A captivating mind

by DIMITER KENAROV

Bulgarian dissident writer Georgi Markov (1929-1978). PHOTO/Wikipedia

Nine years later, Georgi was dead. A dissident writer and radio journalist living in London whose weekly broadcast, In Absentia: Reports About Bulgaria, had gained a dedicated following in his native land, Markov was assassinated in broad daylight, shot in the thigh with a miniature poisonous pellet by an agent of the Bulgarian State Security Service (SSS). At the time, it was assumed that the murder weapon had been a modified umbrella gun, and the case became known worldwide as “the Bulgarian Umbrella.” It was one of the most lurid and mysterious assassinations of the Cold War era.

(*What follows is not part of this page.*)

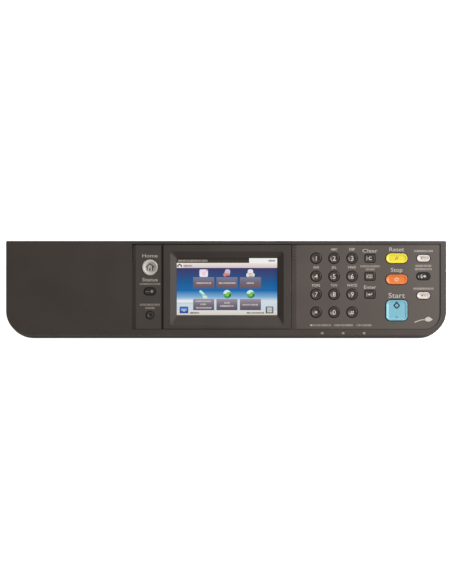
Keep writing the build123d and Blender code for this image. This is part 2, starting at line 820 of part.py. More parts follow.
with BuildPart() as indicator_leds:
    with BuildSketch(Plane.XY.offset(board_top)):
        with Locations([(x, key_board_front + 1.1) for x in light_places] + [(lens_x, lens_y)]):
            Rectangle(1.6, 0.8)
    extrude(amount=led_height)
indicator_leds.part.label = "indicator_leds"
export_step(indicator_leds.part, "parts/indicator_leds.step")

# Parts on the main board
with BuildPart() as harness_socket:
    back = panel_back - socket_sink
    with Locations((socket_x, back - socket_depth / 2, main_board_top + socket_height / 2)):
        Box(socket_width, socket_depth, socket_height)
    with Locations((socket_x, back - (socket_depth - socket_wall) / 2, main_board_top + socket_height / 2)):
        Box(
            socket_width - 2 * socket_wall,
            socket_depth - socket_wall,
            socket_height - 2 * socket_wall,
            mode=Mode.SUBTRACT,
        )
    fillet(edges().filter_by(Axis.Y).group_by(SortBy.LENGTH)[-1], 0.3)
harness_socket.part.label = "harness_socket"
export_step(harness_socket.part, "parts/harness_socket.step")

with BuildPart() as socket_contacts:
    with BuildSketch(Plane.XY.offset(main_board_top + socket_wall)):
        with Locations((socket_x, back - socket_depth / 2)):
            with GridLocations(contact_pitch, 0, contact_count, 1):
                Rectangle(0.9, socket_depth - 2 * socket_wall - 0.5)
    extrude(amount=contact_thickness)
socket_contacts.part.label = "socket_contacts"
export_step(socket_contacts.part, "parts/socket_contacts.step")

with BuildPart() as processor:
    with BuildSketch(Plane.XY.offset(main_board_top)):
        with Locations((screen_x - 2.0, screen_y - 8.0)):
            Rectangle(14, 14)
    extrude(amount=1.4)
    chamfer(edges().group_by(Axis.Z)[-1], 0.3)
processor.part.label = "processor"
export_step(processor.part, "parts/processor.step")

with BuildPart() as memory_chip:
    with BuildSketch(Plane.XY.offset(main_board_top)):
        with Locations((screen_x - 20.0, screen_y - 8.0)):
            Rectangle(8, 14)
    extrude(amount=1.1)
memory_chip.part.label = "memory_chip"
export_step(memory_chip.part, "parts/memory_chip.step")

with BuildPart() as buzzer:
    with BuildSketch(Plane.XY.offset(main_board_top)):
        with Locations((screen_x - 38.0, screen_y + 20.0)):
            Circle(6)
    extrude(amount=5)
    fillet(edges().group_by(Axis.Z)[-1], 0.5)
    with BuildSketch(Plane.XY.offset(main_board_top + 5)):
        with Locations((screen_x - 38.0, screen_y + 20.0)):
            Circle(1.2)
    extrude(amount=-1.0, mode=Mode.SUBTRACT)
buzzer.part.label = "buzzer"
export_step(buzzer.part, "parts/buzzer.step")

with BuildPart() as capacitors:
    with BuildSketch(Plane.XY.offset(main_board_top)):
        with Locations((screen_x - 8.0, screen_y + 24.0)):
            with GridLocations(9, 0, 3, 1):
                Circle(3)
    extrude(amount=6)
    fillet(edges().group_by(Axis.Z)[-1], 0.4)
capacitors.part.label = "capacitors"
export_step(capacitors.part, "parts/capacitors.step")

# Flat cables between the boards and the sockets that hold their ends
home_end = home_right - 7.0
keypad_end = keypad_left + 6.0
home_foot = screen_x - main_board_width / 2 + 5.0
keypad_foot = screen_x + main_board_width / 2 - 5.0
screen_foot = screen_drop + 6.4
cable_y = screen_y + 1.0
with BuildPart() as home_cable:
    ribbon(
        [
            ((home_end, high_cable), (home_drop, high_cable)),
            ((home_drop, low_cable), (home_drop, high_cable)),
            ((home_drop, low_cable), (home_foot - cable_thickness, low_cable)),
        ],
        Plane.XZ.offset(-cable_y),
    )
home_cable.part.label = "home_cable"
export_step(home_cable.part, "parts/home_cable.step")

with BuildPart() as keypad_cable:
    ribbon(
        [
            ((keypad_drop, high_cable), (keypad_end - cable_thickness, high_cable)),
            ((keypad_drop, low_cable), (keypad_drop, high_cable)),
            ((keypad_foot, low_cable), (keypad_drop, low_cable)),
        ],
        Plane.XZ.offset(-cable_y),
    )
keypad_cable.part.label = "keypad_cable"
export_step(keypad_cable.part, "parts/keypad_cable.step")

with BuildPart() as screen_cable:
    screen_end = screen_y - module_depth / 2 - cable_thickness
    ribbon(
        [
            ((screen_drop, bracket_top + 1.0), (screen_end, bracket_top + 1.0)),
            ((screen_drop, low_cable), (screen_drop, bracket_top + 1.0)),
            ((screen_drop, low_cable), (screen_foot - cable_thickness, low_cable)),
        ],
        Plane.YZ.offset(screen_x + 10.0),
    )
screen_cable.part.label = "screen_cable"
export_step(screen_cable.part, "parts/screen_cable.step")

with BuildPart() as ribbon_sockets:
    half = ribbon_socket_depth / 2
    with BuildSketch(Plane.XY.offset(main_board_top)):
        with Locations((home_foot + half, cable_y), (keypad_foot - half, cable_y)):
            Rectangle(ribbon_socket_depth, cable_width + 3)
        with Locations((screen_x + 10.0, screen_foot + half)):
            Rectangle(cable_width + 3, ribbon_socket_depth)
    extrude(amount=ribbon_socket_height)
    with BuildSketch(Plane.XY.offset(board_under - ribbon_socket_height)):
        with Locations((home_end - half, cable_y), (keypad_end + half, cable_y)):
            Rectangle(ribbon_socket_depth, cable_width + 3)
    extrude(amount=ribbon_socket_height)
ribbon_sockets.part.label = "ribbon_sockets"
export_step(ribbon_sockets.part, "parts/ribbon_sockets.step")

# Screws
with BuildPart() as cover_screws:
    with BuildSketch(Plane.XY.offset(head_recess - screw_head_height)):
        with Locations(cover_bosses):
            Circle(screw_head_radius)
    extrude(amount=screw_head_height)
    with BuildSketch(Plane.XY.offset(head_recess)):
        with Locations(cover_bosses):
            Circle(screw_radius)
    extrude(amount=cover_under - head_recess - 3.5)
    with BuildSketch(Plane.XY.offset(head_recess - screw_head_height)):
        with Locations(cover_bosses):
            Rectangle(2.6, 0.6)
            Rectangle(0.6, 2.6)
    extrude(amount=1.0, mode=Mode.SUBTRACT)
cover_screws.part.label = "cover_screws"
export_step(cover_screws.part, "parts/cover_screws.step")

with BuildPart() as key_board_screws:
    small_screws(home_bosses + keypad_bosses, board_under, plate_under - board_under - 1.0)
key_board_screws.part.label = "key_board_screws"
export_step(key_board_screws.part, "parts/key_board_screws.step")

with BuildPart() as bracket_screws:
    small_screws(bezel_bosses, bracket_top - bracket_thickness, plate_under - bracket_top - 0.5)
bracket_screws.part.label = "bracket_screws"
export_step(bracket_screws.part, "parts/bracket_screws.step")

with BuildPart() as board_screws:
    with BuildSketch(Plane.XY.offset(main_board_top)):
        with Locations(main_board_screws):
            Circle(small_head_radius)
    extrude(amount=small_head_height)
    with BuildSketch(Plane.XY.offset(main_board_top)):
        with Locations(main_board_screws):
            Circle(small_screw_radius)
    extrude(amount=floor_thickness - 0.5 - main_board_top)
board_screws.part.label = "board_screws"
export_step(board_screws.part, "parts/board_screws.step")
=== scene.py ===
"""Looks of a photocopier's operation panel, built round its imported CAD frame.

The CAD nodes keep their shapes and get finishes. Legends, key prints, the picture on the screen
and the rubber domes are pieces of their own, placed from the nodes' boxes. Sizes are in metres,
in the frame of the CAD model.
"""

import json
import logging
import math
from collections.abc import Callable, Iterable, Sequence
from dataclasses import dataclass, field
from enum import Enum

import bmesh
import bpy
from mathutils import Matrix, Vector

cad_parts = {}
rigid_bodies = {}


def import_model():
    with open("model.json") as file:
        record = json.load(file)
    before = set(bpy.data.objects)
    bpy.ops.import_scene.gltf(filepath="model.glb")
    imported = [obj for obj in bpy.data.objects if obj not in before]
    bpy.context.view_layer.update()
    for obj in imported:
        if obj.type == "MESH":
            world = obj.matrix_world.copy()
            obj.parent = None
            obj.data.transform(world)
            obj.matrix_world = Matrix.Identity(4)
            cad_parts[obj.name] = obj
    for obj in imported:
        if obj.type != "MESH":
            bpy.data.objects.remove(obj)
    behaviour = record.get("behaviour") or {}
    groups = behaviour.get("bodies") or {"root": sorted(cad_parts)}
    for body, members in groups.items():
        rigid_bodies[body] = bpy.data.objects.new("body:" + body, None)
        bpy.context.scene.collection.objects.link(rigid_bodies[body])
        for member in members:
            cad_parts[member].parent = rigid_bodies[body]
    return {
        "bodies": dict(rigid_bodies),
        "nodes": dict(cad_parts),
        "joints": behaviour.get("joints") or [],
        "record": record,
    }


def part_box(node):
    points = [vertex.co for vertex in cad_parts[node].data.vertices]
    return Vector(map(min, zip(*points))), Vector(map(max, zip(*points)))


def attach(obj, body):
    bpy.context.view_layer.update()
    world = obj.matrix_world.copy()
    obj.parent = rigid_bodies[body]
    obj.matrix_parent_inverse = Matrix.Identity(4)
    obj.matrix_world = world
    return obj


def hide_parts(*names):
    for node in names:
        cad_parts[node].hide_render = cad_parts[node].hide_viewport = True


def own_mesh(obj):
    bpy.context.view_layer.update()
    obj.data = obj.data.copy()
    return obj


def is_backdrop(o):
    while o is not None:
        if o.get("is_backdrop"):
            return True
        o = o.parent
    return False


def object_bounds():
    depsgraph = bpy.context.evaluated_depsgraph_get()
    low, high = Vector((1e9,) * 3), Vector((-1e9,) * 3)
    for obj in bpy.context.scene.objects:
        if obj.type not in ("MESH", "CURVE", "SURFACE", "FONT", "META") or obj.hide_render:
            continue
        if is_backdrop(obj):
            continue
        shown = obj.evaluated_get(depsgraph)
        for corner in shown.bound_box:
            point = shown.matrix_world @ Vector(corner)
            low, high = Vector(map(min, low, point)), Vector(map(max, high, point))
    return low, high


log = logging.getLogger("operation_panel")

MM = 0.001
HOUSING = "housing"

Colour = tuple[float, float, float]
Point = tuple[float, float]
Outline = list[Point]

# Painted shade: the dark colour of the key caps below the plate, standing in for the shade in the gaps
# round them.
GAP_SHADE: Colour = (0.03, 0.026, 0.023)


class Sheet(Enum):
    """The sheets of the screen's picture, from the lowest up."""

    SKY = 0
    STRIP = 1
    TILE = 2
    ICON = 3
    MARK = 4
    LINE = 5


# ---------------------------------------------------------------- shader maths


@dataclass(frozen=True)
class Signal:
    """A shader value that takes Python arithmetic, each operation adding its Math node."""

    graph: "Graph"
    socket: bpy.types.NodeSocket

    def _math(self, operation: str, *values: "Signal | float") -> "Signal":
        """Adds a Math node over the values."""
        return self.graph.node("ShaderNodeMath", {"operation": operation}, dict(enumerate(values)))

    def __add__(self, other: "Signal | float") -> "Signal":
        """self + other."""
        return self._math("ADD", self, other)

    def __radd__(self, other: float) -> "Signal":
        """other + self."""
        return self._math("ADD", other, self)

    def __sub__(self, other: "Signal | float") -> "Signal":
        """self - other."""
        return self._math("SUBTRACT", self, other)

    def __rsub__(self, other: float) -> "Signal":
        """other - self."""
        return self._math("SUBTRACT", other, self)

    def __mul__(self, other: "Signal | float") -> "Signal":
        """self * other."""
        return self._math("MULTIPLY", self, other)

    def __rmul__(self, other: float) -> "Signal":
        """other * self."""
        return self._math("MULTIPLY", other, self)

    def __truediv__(self, other: "Signal | float") -> "Signal":
        """self / other."""
        return self._math("DIVIDE", self, other)

    def ramp(self, low: float, high: float) -> "Signal":
        """Rises smoothly from 0 at low to 1 at high."""
        return self.graph.node(
            "ShaderNodeMapRange",
            {"interpolation_type": "SMOOTHSTEP"},
            {"Value": self, "From Min": low, "From Max": high},
        )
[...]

Beneath the patina of public success and official recognition, Markov always maintained a critical stance. The thread running through much of his early fiction, including Men, is the moral conflict between the idealistic, conscientious person—“the true communist”—and the indifferent, inefficient, corrupt system, which tries to mask its flaws behind the cant of communist ideology. But the system itself is never at fault; rather, failure is presented as an aberration, the product of wayward individual irresponsibility and petty—often still bourgeois—personal ambition overriding the public interest. In Men, Ivan, a skilled engineer and committed communist, tries to reform his institute by standing up to its incompetent management: “I believe in our time, with all of its faults,” he declares. It was an attitude prevalent among many of the progressive writers in the Soviet bloc—most notably, the East German novelist Christa Wolf, an exact contemporary of Markov’s, whose heroes and heroines staunchly persevere in their socialist beliefs in spite of all.

It was a delicate balancing act involving a lot of compromise. Officially, there was no censorship in Bulgaria, no single bureau or bureaucrat responsible for enforcing the party line—yet writers had to tread lightly and engage in subtle forms of self-censorship. In Markov’s early fiction, though his prose is never careless or clichéd, the plots often seem contrived, and the characters rarely rise above their socialist-realist types. As Markov wrote several years after leaving Bulgaria: “We had to, figuratively speaking, mutilate our characters—the receptacles of our ideas—by pulling their teeth out, clipping their nails, cutting their hair, poking out their eyes, and all too often removing their brains as well, so that they could begin resembling creatures acceptable to the Party.” The socialist hero was “a clinical idiot…the rejection of everything human.” Despite Markov’s best efforts, the ideological demands of the regime were gradually corrupting his literary ambitions.